For fiscal periods beginning on or after April 2008, Japan’s Financial Product Exchange Law will require companies to submit internal control system reports and audits on these systems to be performed by auditing firms. To meet these new requirements, Toray’s Internal Control Department is establishing a new system for financial reporting, which will be completed during FY Mar/08. The system will be implemented after April 2008.

(4) Information Disclosure and Management

As a basic principle, Toray Group will continue functioning in an open manner by fulfilling its duty to provide information to all stakeholders. We are committed to independent and fair disclosure of information based on our Information Disclosure Principles. Business results are announced in quarterly financial reports, and important information related to the Group is disclosed in a timely manner through a variety of channels. These include filing reports with the Tokyo Stock Exchange, issuing press releases to media organizations, and posting information on the Toray website.

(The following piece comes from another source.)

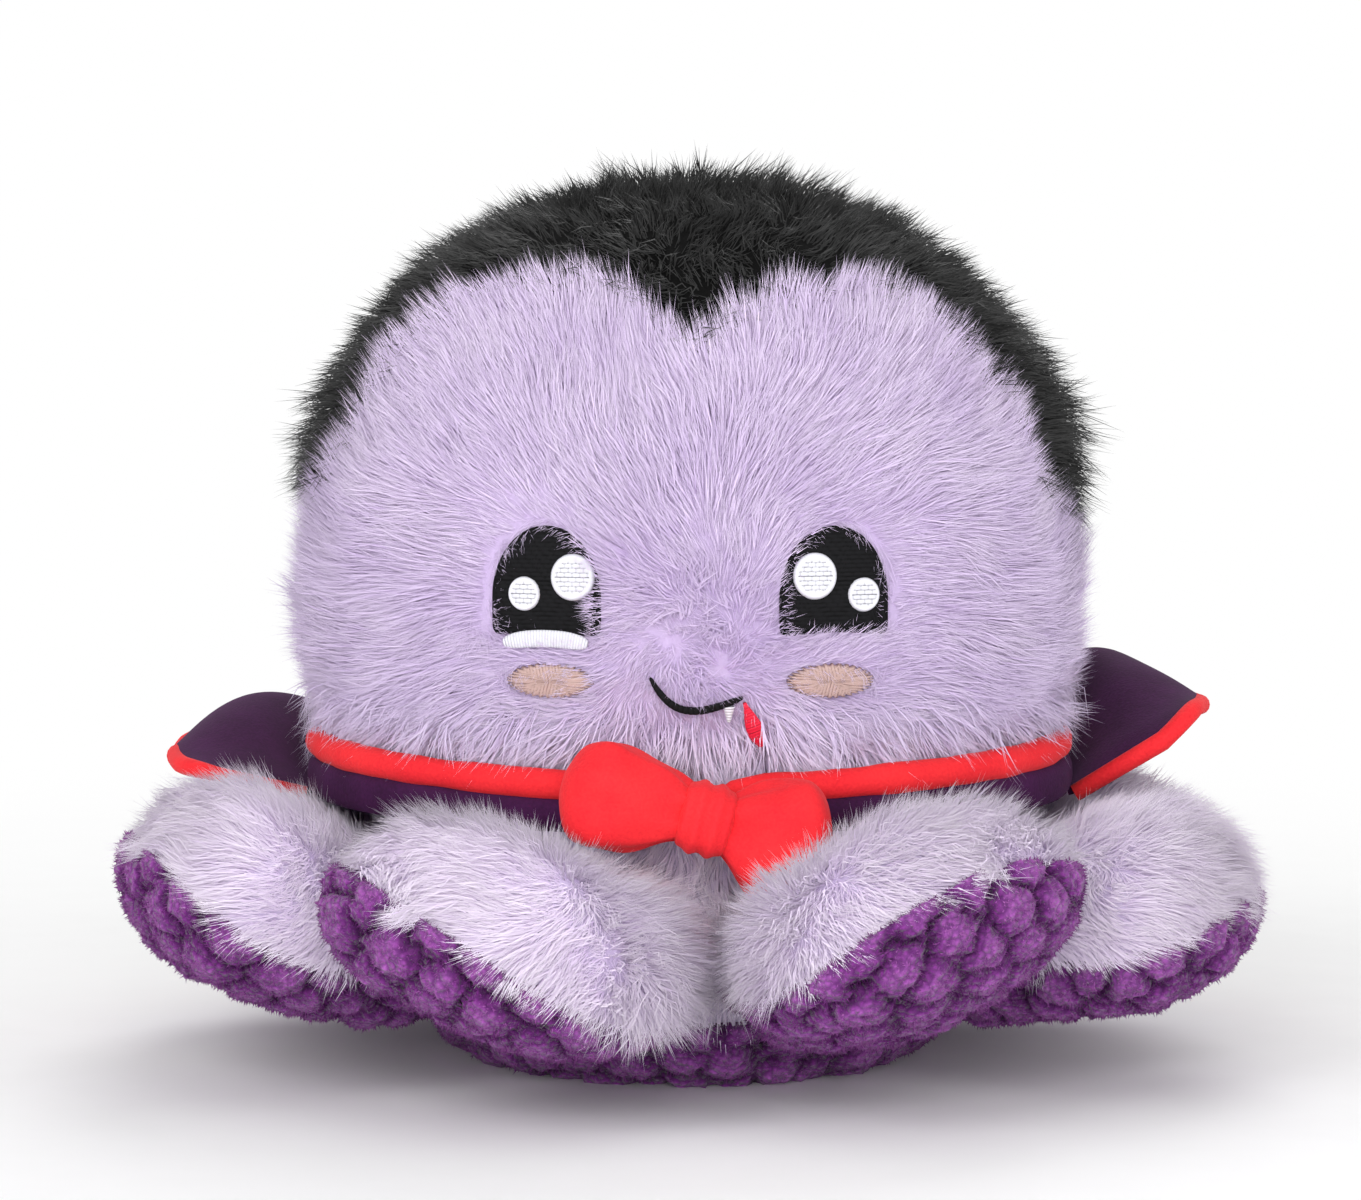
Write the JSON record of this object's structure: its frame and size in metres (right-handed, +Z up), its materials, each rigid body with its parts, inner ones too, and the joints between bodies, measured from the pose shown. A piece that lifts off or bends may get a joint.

We have a robust system for storing and managing important documents and information, including minutes and financial reports related to management decision-making. Such information is made available to others when necessary. Confidential information is controlled by Confidential Information Management Regulations, which specify those in charge and methods of controlling such information, and we adopt measures to prevent improper access to such information by those outside the Group. Toray has also put in place a system for protecting personal information through our Personal Information Management Regulations.